コラボ商品化において最もストレートな方法が、作中に登場したものを商品化することです。

  • 作中の物語の核心に触れる重要なアイテム
  • キャラクターがよく使用しているもの
  • キャラクターが身につけているもの、飲み・食いしているもの

二次元の作品から飛び出てきた実物は、ファンにとっては心揺さぶられるものなので効果的です。

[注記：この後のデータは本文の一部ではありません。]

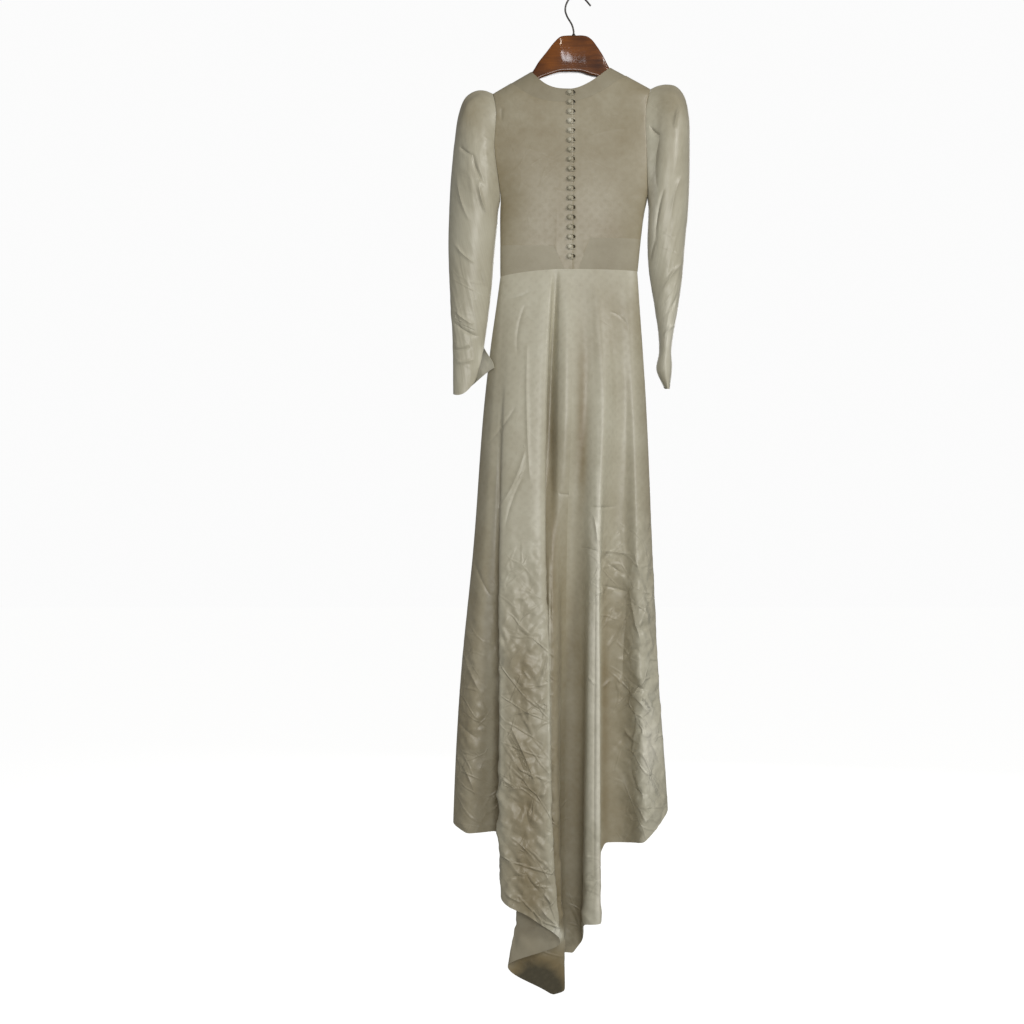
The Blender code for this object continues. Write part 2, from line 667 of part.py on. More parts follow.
def sleeve_points(rings, hand, columns):
    """Rings of a sleeve from the armhole down; angle 0 is its inner edge."""
    angle = np.linspace(0, 2 * math.pi, columns + 1)
    hole = ARMHOLES[hand]
    drop = (TIPS[hand] + hole.underarm) / 2 + (hole.underarm - TIPS[hand]) / 2 * np.cos(angle)
    rows = [np.stack([side_edges(drop)[0 if hand < 0 else 1], -hand * hole.depth * np.sin(angle), -drop], axis=-1)]
    for index, ring in enumerate(rings):
        x = (ring.outer_x + ring.inner_x) / 2 + (ring.inner_x - ring.outer_x) / 2 * np.cos(angle)
        level = (ring.outer_drop + ring.inner_drop) / 2 + (ring.inner_drop - ring.outer_drop) / 2 * np.cos(angle)
        depth = -hand * ring.depth * np.sin(angle)
        fullness = math.sin(math.pi * min((index + 1) / (HEAD_PLEAT_RINGS + 1), 1))
        head = np.clip(-np.cos(angle), 0, 1) ** 2
        pleat = HEAD_PLEAT_RISE * fullness * head * np.cos(HEAD_PLEATS * 2 * (angle - math.pi))
        away = unit(np.stack([x - (ring.outer_x + ring.inner_x) / 2, depth,
                              -level + (ring.outer_drop + ring.inner_drop) / 2], axis=-1))
        rows.append(np.stack([x, depth, -level], axis=-1) + away * pleat[:, None])
    return np.array(rows)


def build_sleeve(name, rings, hand):
    columns = 2 * ARMHOLE_STEPS
    points = sleeve_points(rings, hand, columns)
    last = len(points) - 1
    slit_row = last
    if hand < 0:
        slit_row = SLIT_ROW
        angle = np.linspace(0, 2 * math.pi, columns + 1)
        pull = np.clip(1 - angle / (0.5 * math.pi), 0, 1) ** 1.5
        edge = np.clip(1 - (2 * math.pi - angle) / (0.3 * math.pi), 0, 1)
        for flap in PLACKET_FLAP:
            points[flap.row] += np.outer(pull, (flap.across, flap.out, flap.up))
            points[flap.row, :, 0] -= PLACKET_PART * edge
    ring = inward_of(points[:, :-1], wrap=True)
    inward = np.concatenate([ring, ring[:, :1]], axis=1)
    open_rows = slice(slit_row + 1, None)
    inward[open_rows] = inward_of(points)[open_rows]
    wall(name, points, inward, "figured satin", slit_row=slit_row)


def turned(name, profile, steps):
    """A turned piece: a profile of radius and height spun about its own Z axis."""
    mesh = bmesh.new()
    verts = [mesh.verts.new((radius * MM, 0, height * MM)) for radius, height in profile]
    edges = [mesh.edges.new(pair) for pair in zip(verts, verts[1:])]
    bmesh.ops.spin(mesh, geom=verts + edges, cent=(0, 0, 0), axis=(0, 0, 1), angle=2 * math.pi,
                   steps=steps, use_merge=True)
    bmesh.ops.remove_doubles(mesh, verts=mesh.verts, dist=1e-6)
    bmesh.ops.recalc_face_normals(mesh, faces=mesh.faces)
    data = bpy.data.meshes.new(name)
    mesh.to_mesh(data)
    mesh.free()
    data.shade_smooth()
    data.set_sharp_from_angle(angle=math.radians(50))
    return data


def button_drops():
    return [FIRST_BUTTON + (LAST_BUTTON - FIRST_BUTTON) * i / (BUTTONS - 1) for i in range(BUTTONS)]


def back_surface(x, drop):
    return float(body_out(np.float64(x), np.float64(drop), BACK))


def seat_out(x, drop, radius):
    """Outermost point of the back within a small disc."""
    ring = [(0, 0), (radius, 0), (-radius, 0), (0, radius), (0, -radius)]
    return min(back_surface(x + dx, drop + dz) for dx, dz in ring)


def build_buttons():
    base = SHANK_HEIGHT
    top = SHANK_HEIGHT + DOME_HEIGHT
    profile = [(0, 0), (SHANK_RADIUS, 0), (SHANK_RADIUS, base), (BUTTON_RADIUS, base + 0.5),
               (BUTTON_RADIUS * 0.72, base + DOME_HEIGHT * 0.72), (0, top)]
    for number, drop in enumerate(button_drops(), start=1):
        name = f"button_{number:02d}"
        item = add_object(name, turned(name, profile, BUTTON_SIDES), "plain satin")
        item.rotation_euler = (math.radians(90), 0, 0)
        out = seat_out(BUTTON_X, drop, SHANK_RADIUS) - SEAM
        item.location = (BUTTON_X * MM, out * MM, -drop * MM)


def cord_object(name, points, radius, resolution, finish):
    curve = bpy.data.curves.new(name, "CURVE")
    curve.dimensions = "3D"
    curve.bevel_depth = radius * MM
    curve.bevel_resolution = resolution
    curve.use_fill_caps = True
    spline = curve.splines.new("POLY")
    spline.points.add(len(points) - 1)
    for spot, (x, y, z) in zip(spline.points, points):
        spot.co = (x * MM, y * MM, z * MM, 1)
    item = bpy.data.objects.new(name, curve)
    bpy.context.scene.collection.objects.link(item)
    curve.materials.append(finish_for(name, finish))
    return item


def build_loops():
    """One cord: out round each button's shank, back to the opening and down to the next."""
    root = OPENING_X + LOOP_ROOT
    places = []
    for drop in button_drops():
        places.append((root, drop - LOOP_REACH))
        for turn in (90, 135, 180, 225, 270):
            angle = math.radians(turn)
            places.append((BUTTON_X + LOOP_REACH * math.cos(angle), drop - LOOP_REACH * math.sin(angle)))
        places.append((root, drop + LOOP_REACH))
    lift = LOOP_CORD / 2 * math.sqrt(2) + SEAM
    points = [(x, seat_out(x, drop, LOOP_CORD) - lift, -drop) for x, drop in places]
    cord_object("button_loop_cord", points, LOOP_CORD / 2, 0, "plain satin")


def hanger_outline(section):
    """One rounded section of the hanger across its thickness."""
    top = section.top or float(shoulder(np.float64(section.x))) + CLOTH + ARM_CLEARANCE
    middle = (top + section.bottom) / 2
    half_height = (section.bottom - top) / 2
    power = BOSS_SQUARENESS if section.top else ARM_SQUARENESS
    outline = []
    for step in range(HANGER_SIDES):
        angle = 2 * math.pi * step / HANGER_SIDES
        y = section.half * math.copysign(abs(math.cos(angle)) ** power, math.cos(angle))
        z = half_height * math.copysign(abs(math.sin(angle)) ** power, math.sin(angle))
        outline.append((section.x * MM, y * MM, (z - middle) * MM))
    return outline


def build_hanger():
    mesh = bmesh.new()
    rings = []
    for section in HANGER:
        verts = [mesh.verts.new(place) for place in hanger_outline(section)]
        rings.append([mesh.edges.new((verts[i - 1], verts[i])) for i in range(len(verts))])
    for first, second in zip(rings, rings[1:]):
        bmesh.ops.bridge_loops(mesh, edges=first + second)
    for ring in (rings[0], rings[-1]):
        bmesh.ops.edgeloop_fill(mesh, edges=ring)
    bmesh.ops.recalc_face_normals(mesh, faces=mesh.faces)
    data = bpy.data.meshes.new("hanger_wood")
    mesh.to_mesh(data)
    mesh.free()
    data.shade_smooth()
    data.set_sharp_from_angle(angle=math.radians(60))
    add_object("hanger_wood", data, "varnished wood")


def build_hook():
    wood_top = min(section.top for section in HANGER if section.top)
    foot = wood_top - SEAM
    height = foot - HOOK_FOOT - SEAM
    profile = [(0, 0), (COLLAR_RADIUS, 0), (COLLAR_RADIUS, height * 0.4), (COLLAR_TOP_RADIUS, height), (0, height)]
    collar = add_object("hanger_collar", turned("hanger_collar", profile, COLLAR_SIDES), "dark steel wire")
    collar.location = (HOOK_X * MM, 0, -foot * MM)
    bends = np.array(HOOK, dtype=float)
    padded = np.vstack([2 * bends[0] - bends[1], bends, 2 * bends[-1] - bends[-2]])
    route = []
    for index in range(len(bends) - 1):
        for step in range(HOOK_STEPS):
            route.append(between([row[None, :] for row in padded[index:index + 4]], step / HOOK_STEPS)[0])
    route.append(bends[-1])
    points = [(x, 0.0, -drop) for x, drop in route]
    cord_object("hanger_hook", points, HOOK_WIRE / 2, 2, "dark steel wire")


def build_dress():
    clear_objects()
    back, front = build_bodice()
    build_neck_band(back, front)
    build_midriff(back, front)
    build_skirt()
    build_sleeve("sleeve_left", LEFT_SLEEVE, -1)
    build_sleeve("sleeve_right", RIGHT_SLEEVE, 1)
    build_buttons()
    build_loops()
    build_hanger()
    build_hook()


build_dress()
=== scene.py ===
"""The cloth, buttons, hanger and light of a wedding dress that hangs on a wooden hanger, seen from its back.

Sizes are in millimetres. A drop is a distance straight down from the origin, where the hook bears.
"""
import math
from collections import namedtuple

import bmesh
import bpy
import numpy as np
from mathutils import Matrix, Quaternion, Vector, noise


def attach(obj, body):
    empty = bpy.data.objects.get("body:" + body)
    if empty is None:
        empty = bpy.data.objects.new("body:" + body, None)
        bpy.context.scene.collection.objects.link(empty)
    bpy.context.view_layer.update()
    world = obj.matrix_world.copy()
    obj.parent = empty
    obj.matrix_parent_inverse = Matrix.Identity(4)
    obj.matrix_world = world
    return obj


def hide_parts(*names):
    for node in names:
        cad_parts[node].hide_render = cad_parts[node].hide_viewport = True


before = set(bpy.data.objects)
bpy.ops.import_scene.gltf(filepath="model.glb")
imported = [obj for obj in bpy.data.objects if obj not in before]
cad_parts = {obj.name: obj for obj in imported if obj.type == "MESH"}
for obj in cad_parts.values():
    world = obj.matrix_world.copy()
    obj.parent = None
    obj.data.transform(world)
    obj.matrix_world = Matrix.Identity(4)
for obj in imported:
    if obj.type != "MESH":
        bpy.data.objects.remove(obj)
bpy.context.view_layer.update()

MM = 0.001


def rows_of(kind, rows):
    return [kind(*row) for row in rows]


# Cloth and seams
CLOTH = 1.2
SEAM = 0.3
BACK = -1
FRONT = 1

# Shoulders: the ridge line over the hanger, highest near its middle
RIDGE_X = -6.9
RIDGE_DROP = 108.4
LEFT_SLOPE = 0.579
RIGHT_SLOPE = 0.538
ROLL_HEIGHT = 40.0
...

ただしこの企画の方法は「再現性」が非常に重要であるので、再現度が低いと逆効果になる可能性も否めないので注意しましょう。

【オペレーション】どのようにお届けするか?

ここまで記述した内容が全て一定時以上の企画力だったとしたら、最低限成果は見込めるでしょう。

しかし、この章の【オペレーション】によって

  • 更に評価を頂き、成果が伸びるか
  • 逆に評価を落とし、成果を阻害するか

を左右していきます。

【コミュニケーション】においては、主に下記の3点において計画を作りましょう。

告知、情報の伝達

「コラボ商品のお客様は、コラボするアニメ作品のファン」

ということを前提にすると、どれだけ”漏れ”なくファンにお伝えするかが重要です。

アニメ作品の公式SNSでの投稿やリポストは必須、
PRとしてニュースリリースやメディアの活用も行います。

とにかく、どれだけファンに伝え切るかが重要なので、
ファンが普段見ているだろう媒体にはできるだけ情報が出るよう対策しましょう。

また、告知する情報の内容もポイントを抑える。

  • どこが製造・販売しているのか
  • どんな商品なのか
  • いつ販売されるのか
  • どこで販売されるのか
  • 限定販売の情報(期間限定、数量限定、会員限定 等)
  • ノベルティはつくのか
  • どんなデザインか(シーン、描き下ろし、描き起こし 等)

ファンにとって不要な情報はできるだけ削って、要点を伝え切るものにしましょう。

リリース時、販売中

コラボ商品がリリースされると、当日〜3日ほどは注文が集中します。

特にオンラインショップで、事前に情報を得ているファンであれば、
「一刻も早く、購入したい」という状態です。

オンラインショップでの販売、店頭での販売に限らず、
どれだけ手間・工程が少なく商品を選択し、決済までしていただけるか?

を考慮した売場の設計、オペレーション計画を作っておきましょう。

お届け

特にオンラインショップにおいては、

「そのコラボ商品がいつ届くのか?」

が不明確だと、購入したお客様、検討しているファンにとってストレスとなります。

あらかじめ、「発送開始日(時期)」「いつまでに届けるものなのか」は、明記しておきましょう。

また、お届けに際して商品の形状、
食品であれば衛生面には細心の注意をはらってお届けしましょう。

 

コラボ商品の「企画」の作り方 まとめ

コラボ商品の「企画」について、さまざまな角度からお伝えいたしました。

企画については、今回あげた要点の「掛け算」で良さが算出されるものと考えています。

「掛け算」なので、全てが一定以上であればファンに受け入れてもらえるでしょう。

一方、どこかでマイナスとなるものがあれば、その企画としてはマイナスになりかねません。

ぜひ、ポイントを抑えてファンに喜んでいただける企画づくりの参考にしていただけますと幸いです。